Every provision of this Note is intended to be severable. In the event any term or provision
hereof is declared by a court of competent jurisdiction, to be illegal or invalid for any reason
whatsoever, such illegality or invalidity shall not affect the balance of the terms and provisions
hereof, which terms and provisions shall remain binding and enforceable.
20. Number and Gender.
In this Note the singular shall include the plural and the masculine shall include the feminine
and neuter gender, and vice versa, if the context so requires.
21. Non-recourse.
The Agency Loan is a nonrecourse obligation of the Borrower. Neither Borrower nor any
other party shall have any personal liability for repayment of the Agency Loan or for any other
amounts under any of the documentation evidencing, securing or describing the Agency Loan. The
sole recourse of Agency under this Note and the Agency Loan Deed of Trust for repayment of the
Agency Loan and for such other amounts arising therefrom shall be the exercise of its rights against
the Property and related security thereunder.
22. Subordination.
a. It is hereby expressly agreed and acknowledged by Borrower and Agency that the
Agency Loan Deed of Trust is a subordinate deed of trust, and that this Note is subject and
subordinate to the Senior Loan Deeds of Trust held by the Senior Lender, subject to and provided
that the Agency and such Senior Lender enter into a subordination agreement providing notice and
cure rights to Agency that are reasonably acceptable to the Executive Directors and consistent with
the requirements of Section 20 of the Affordability Restrictions.
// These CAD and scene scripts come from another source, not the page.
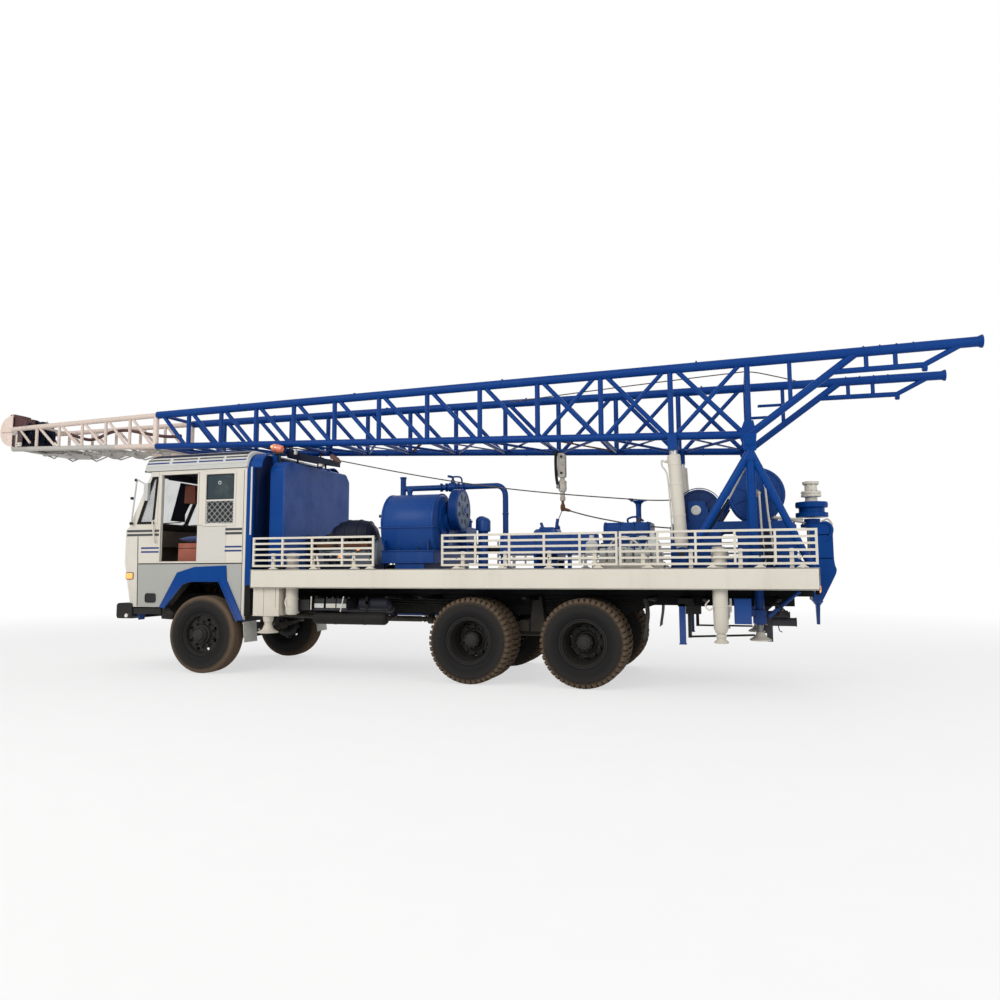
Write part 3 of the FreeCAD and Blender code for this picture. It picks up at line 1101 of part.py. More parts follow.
plates.append(Part.makeBox(frame_back_x - wheel_x, 2 * cheek_half, dims.cheek_wall,
                           FreeCAD.Vector(wheel_x, -cheek_half,
                                          crown_z + dims.cheek_radius - dims.cheek_wall)))
crown_shaft = Part.makeCylinder(dims.crown_shaft_radius, 2 * cheek_half,
                                FreeCAD.Vector(wheel_x, -cheek_half, crown_z), along_y)
sockets = [tube(at(frame_back_x - 10, side), at(frame_back_x + 3.7, side),
                dims.crown_socket_radius) for at in (on_low, on_top) for side in (-1, 1)]
node("crown_block", computed(crown_shaft.multiFuse(plates + sockets)))

inner_half = cheek_half - dims.cheek_wall
pitch = 2 * inner_half / dims.crown_sheaves
wheels = []
for index in range(int(dims.crown_sheaves)):
    middle = -inner_half + (index + 0.5) * pitch
    half = (pitch - dims.crown_sheave_gap) / 2
    hub = Part.makeCylinder(dims.crown_shaft_radius + 30, 2 * half,
                            FreeCAD.Vector(wheel_x, middle - half, crown_z), along_y)
    disc = Part.makeCylinder(dims.crown_sheave_radius, dims.crown_sheave_width,
                             FreeCAD.Vector(wheel_x, middle - dims.crown_sheave_width / 2,
                                            crown_z), along_y)
    bore_hole = Part.makeCylinder(dims.crown_shaft_radius + dims.spindle_gap, 4 * half,
                                  FreeCAD.Vector(wheel_x, middle - 2 * half, crown_z), along_y)
    wheels.append(hub.fuse(disc).cut(bore_hole))
node("crown_sheaves", computed(Part.makeCompound(wheels)))

block_x = dims.hinge_x - dims.block_reach
body_low = dims.block_bottom_z + dims.hook_length - 10
block_body = Part.makeBox(2 * dims.block_half_width, 2 * dims.block_half_width,
                          dims.block_top_z - dims.block_neck + 250 - body_low,
                          FreeCAD.Vector(block_x - dims.block_half_width,
                                         -dims.block_half_width, body_low))
hook = Part.makeCylinder(dims.hook_radius, dims.hook_length,
                         FreeCAD.Vector(block_x, 0, dims.block_bottom_z))
hang_x = min(bay_ends, key=lambda x: abs(x - block_x))
hanger = tube(FreeCAD.Vector(hang_x, 0, low_z(hang_x) - dims.post_radius + 10),
              FreeCAD.Vector(block_x, 0, dims.block_top_z - 150), dims.hanger_radius)
node("travelling_block", computed(block_body.multiFuse([hook, hanger])))

# ---------------------------------------------------------------- mast-raising cylinders
barrels, rods = [], []
lift_eye_z = "(hinge_z + lift_eye_rise)"
stroke = f"hypot(lift_eye_x - lift_base_x; {lift_eye_z} - lift_base_z)"


def along(distance):
    """A point on the line from the cylinder's foot to its rod eye."""
    return (f"lift_base_x + (lift_eye_x - lift_base_x) * ({distance}) / {stroke}",
            f"lift_base_z + ({lift_eye_z} - lift_base_z) * ({distance}) / {stroke}")


for side in ("-1", "1"):
    y = f"{side} * {lift_y}"
    shell = leaning_bar(along("100"), along("lift_barrel_length"), y, "lift_barrel_radius")
    bore = leaning_bar(along("200"), along("lift_barrel_length + 10"), y,
                       "lift_rod_radius + lift_rod_gap")
    trunnion = cylinder("y", "lift_base_x", f"{y} - trunnion_half_length", "lift_base_z",
                        "trunnion_radius", "2 * trunnion_half_length")
    neck = leaning_bar(("lift_base_x", "lift_base_z"), along("120"), y, "lift_eye_half_width")
    barrels.append(cut(fused(shell, trunnion, neck), bore))
    rod = leaning_bar(along("230"), along(f"{stroke} - 20"), y, "lift_rod_radius")
    eye = cylinder("y", "lift_eye_x", f"{y} - lift_eye_half_width", lift_eye_z,
                   "lift_eye_radius", "2 * lift_eye_half_width")
    rods.append(fused(rod, eye))
node("lift_barrels", grouped(*barrels))
node("lift_rods", grouped(*rods))

# ---------------------------------------------------------------- jacks
under_deck = "(deck_top_z - deck_plate - jack_deck_gap)"
jacks = {"front": ("front_jack_x", "jack_y", "front_jack_low_z", under_deck),
         "rear": ("rear_jack_x", "jack_y", "rear_jack_low_z", "rear_jack_top_z"),
         "tail": ("tail_jack_x", "tail_jack_y", "tail_jack_low_z", under_deck)}
housings = []
for x, y, low, high in jacks.values():
    for side in ("-1", "1"):
        shell = cylinder("z", x, f"{side} * {y}", low, "jack_radius", f"{high} - {low}")
        hole = cylinder("z", x, f"{side} * {y}", f"{low} - 10", "jack_rod_radius + jack_rod_gap",
                        f"{high} - {low} - jack_wall + 10")
        ear = box((f"{x} - jack_ear_half_length", f"{x} + jack_ear_half_length"),
                  span(side, "rail_y + rail_width", f"{y} - jack_radius + 20"),
                  ("rail_bottom_z + 60", "rail_bottom_z + 60 + jack_ear_height"))
        housings.append(cut(fused(shell, ear), hole))
for side in ("-1", "1"):
    housings.append(box(("jack_box_front_x", "jack_box_front_x + jack_box_length"),
                        span(side, "rail_y + rail_width", "tank_outer_y"),
                        ("jack_box_bottom_z", beam_low_z)))
node("jack_housings", grouped(*housings))

for word, side in (("left", "-1"), ("right", "1")):
    for name, (x, y, low, high) in jacks.items():
        rod = cylinder("z", x, f"{side} * {y}", "jack_foot_z", "jack_rod_radius",
                       f"{high} - jack_wall - 10 - jack_foot_z")
        foot = cylinder("z", x, f"{side} * {y}", "jack_foot_z", "jack_foot_radius",
                        "jack_foot_wall")
        node(f"{name}_jack_{word}", fused(rod, foot))

# ---------------------------------------------------------------- output
doc.recompute()
os.makedirs("parts", exist_ok=True)
for piece in doc.Objects:
    bad = [word for word in piece.State if word in ("Invalid", "Error")]
    if bad:
        raise RuntimeError(f"{piece.Label} failed: {piece.State}")
for piece in parts:
    if piece.Shape.isNull() or not piece.Shape.isValid():
        raise RuntimeError(f"{piece.Label} has no valid shape")
for piece in parts:
    piece.Shape.exportStep(f"parts/{piece.Label}.step")
print(len(parts), "nodes written")
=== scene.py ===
# Truck-mounted rotary drilling rig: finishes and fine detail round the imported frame.
# Metres throughout. The truck points along -X, its left side is -Y and the ground is z = 0.
import bpy
import bmesh
import json
import math
from mathutils import Matrix, Vector

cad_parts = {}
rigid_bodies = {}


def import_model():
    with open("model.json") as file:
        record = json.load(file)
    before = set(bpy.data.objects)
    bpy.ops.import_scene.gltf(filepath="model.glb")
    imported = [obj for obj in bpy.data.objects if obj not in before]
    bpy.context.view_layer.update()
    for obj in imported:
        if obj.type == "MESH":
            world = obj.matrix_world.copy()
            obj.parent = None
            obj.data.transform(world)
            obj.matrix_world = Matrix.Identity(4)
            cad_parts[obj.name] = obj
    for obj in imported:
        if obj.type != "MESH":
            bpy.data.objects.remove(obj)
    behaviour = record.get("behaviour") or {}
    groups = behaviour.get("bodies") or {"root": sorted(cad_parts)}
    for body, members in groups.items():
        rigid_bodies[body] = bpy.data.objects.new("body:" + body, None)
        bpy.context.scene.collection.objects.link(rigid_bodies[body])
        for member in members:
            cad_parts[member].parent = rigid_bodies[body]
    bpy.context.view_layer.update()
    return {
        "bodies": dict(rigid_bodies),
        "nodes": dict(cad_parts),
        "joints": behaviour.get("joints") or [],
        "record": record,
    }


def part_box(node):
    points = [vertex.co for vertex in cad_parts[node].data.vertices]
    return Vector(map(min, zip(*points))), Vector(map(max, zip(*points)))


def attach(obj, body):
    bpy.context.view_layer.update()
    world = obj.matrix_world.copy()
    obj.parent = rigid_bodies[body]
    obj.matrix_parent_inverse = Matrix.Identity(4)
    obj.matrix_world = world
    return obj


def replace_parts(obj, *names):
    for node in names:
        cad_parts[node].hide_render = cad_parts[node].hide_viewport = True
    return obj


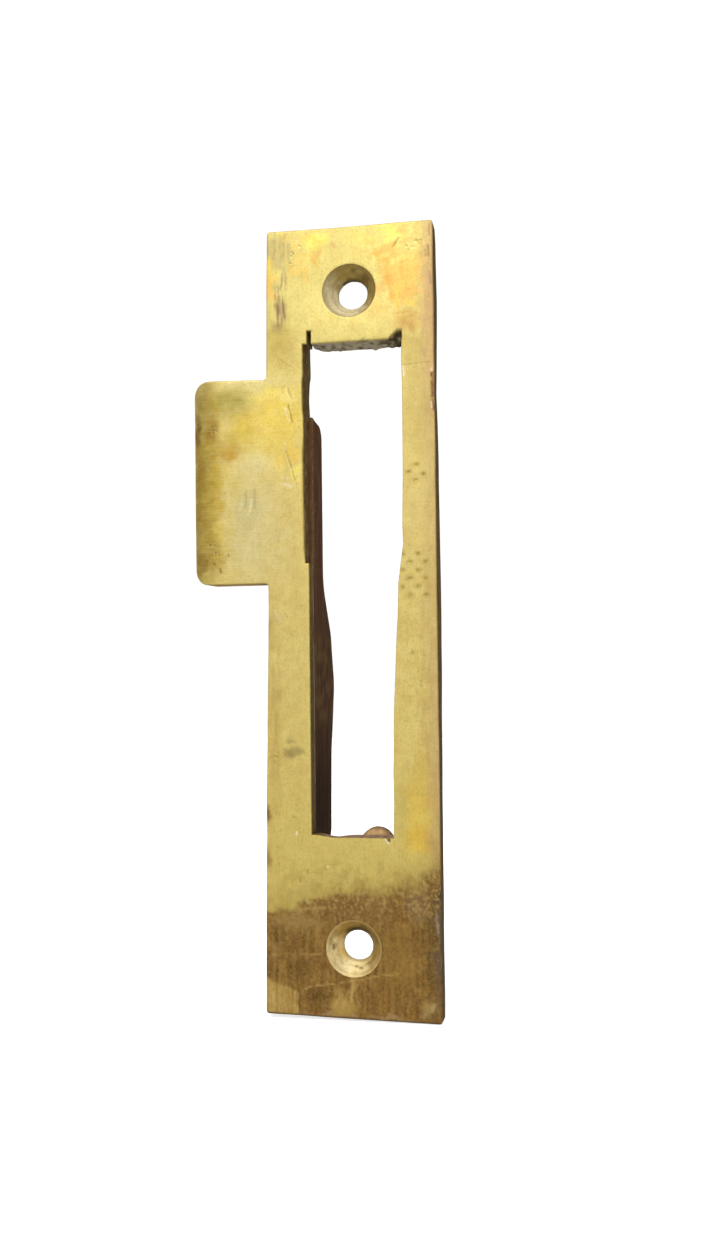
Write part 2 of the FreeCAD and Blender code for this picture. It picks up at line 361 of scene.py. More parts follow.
def lean_of_opening(spots, depth, aside):
    """How far the opening's cut faces stand out of true, in mm: broken top, sawn left side, low edge."""
    u, w = spots[:, 0], spots[:, 1]
    through = depth / PLATE_THICK
    ground = np.column_stack([u, w, depth])
    crumbs = 0.1 * rough(ground, 1.7, 11) + 0.07 * rough(ground, 0.5, 12)
    ragged = 0.8 * np.maximum(w - 40.6, 0) * through ** 0.8 + crumbs * (0.25 + through)
    for tab_u, tab_reach in ((-2.0, 0.12), (3.4, 0.25), (6.3, 0.2), (7.2, 0.3)):
        ragged += tab_reach * np.exp(-((u - tab_u) / 0.4) ** 2) * through
    ragged += 0.2 * through
    down = ragged * (w > OPENING_HIGH) * smooth(u, -6.1, -4.4)
    sill = 0.1 * band(u, -4.0, -2.8, 1.0) - 0.2 * smooth(u, -2.6, 0.2)
    down = down + through * (w < OPENING_LOW) * sill
    down = down - 0.38 * (1 - smooth(u, -6.0, -2.5)) * (1 - smooth(w, -33.1, -31.5))
    sawn = 0.62 * through + (0.05 + 0.1 * through) * rough(ground, 2.4, 3)
    sawn = sawn - 0.17 * band(w, 31, 35, 1.5)
    across = sawn * np.clip((-6.15 - u) / 1.25, 0, 1) * smooth(w, 28, 31)
    across = across - np.interp(w, *RIGHT_BOW) * (u > 5.5) * (w < 41)
    return aside * (0.02 * rough(ground, 1.1, 5))[:, None] + np.column_stack([across, -down])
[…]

b. Agency acknowledges that Borrower and the California Tax Credit Allocation
Committee intend to enter into, or concurrently with the execution and delivery of the Agency Loan
Documents are entering into, an extended use agreement, which constitutes the extended low-income
housing commitment described in Section 42(h)(6)(B) of the Internal Revenue Code, as amended.
Agency agrees to subordinate the provisions of this Note to the relevant provisions of said extended
use agreement. This subordination is being made in consideration of the allocation of tax credits to
the project to be constructed on the Property, absent which the development of the Project would not
occur, and this Agency Loan would not be made.
23. Notice of Default.
a. Subject to the applicable cure periods set forth in Section 16 and extensions of time
set forth in Section 25, and subject to the further provisions of this Section 23, failure or delay by the
Borrower to perform any term or provision of this Note constitutes a default under this Note. The
Borrower must immediately commence to cure, correct, or remedy such failure or delay and shall
complete such cure, correction or remedy-with reasonable diligence and during any period of curing
shall not be in default.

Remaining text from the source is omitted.